Good tip when using relays is to get the pre-wired relay sockets. Then just solider/heat-shrink the wires to the correct places on the socket pigtails. Makes for a clean install!
Also, for some reason when the rigid lights are on, the high beam indicator on the dash is slightly illuminated.
I just went and looked. The bumper lights (55 watt x 2) are connected to a headlight harness and plugged into the driver side because I have one of the LMC harnesses running my headlights and it's plugged into the passenger side. So my ground for the bumper lights is coming from the driver headlight plug since the headlight switch only runs the bumper lights and two relays for the headlights.
So it's wired like I said before with the only difference being that the ground is the ground on the headlight plug.
If you're going to run the 100/80 watt bulbs like I am then you'll want to think about getting the LMC headlight harness because the higher wattage bulbs along with whatever the light bar is pulling will cook a headlight switch pretty quick.
FYI - The higher wattage bulbs are worth it.
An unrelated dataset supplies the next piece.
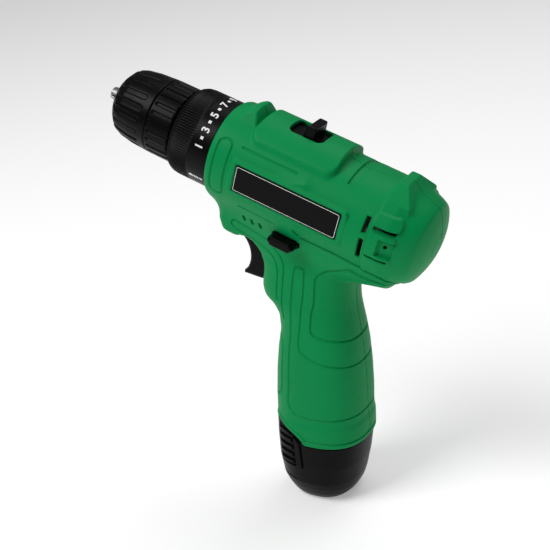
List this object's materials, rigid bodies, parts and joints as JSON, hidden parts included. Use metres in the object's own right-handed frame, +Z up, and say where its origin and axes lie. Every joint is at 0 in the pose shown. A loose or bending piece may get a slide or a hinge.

They're labeled as offroad bulbs by Hella but they don't blind people like all the people running LED lights in stock housings so I don't pay any attention to the off road only rating. My 2015 Mustang with HID lights aren't as bright as the lights on my truck.
So it's wired like I said before with the only difference being that the ground is the ground on the headlight plug.
If you're going to run the 100/80 watt bulbs like I am then you'll want to think about getting the LMC headlight harness because the higher wattage bulbs along with whatever the light bar is pulling will cook a headlight switch pretty quick.
FYI - The higher wattage bulbs are worth it. They're labeled as offroad bulbs by Hella but they don't blind people like all the people running LED lights in stock housings so I don't pay any attention to the off road only rating. My 2015 Mustang with HID lights aren't as bright as the lights on my truck.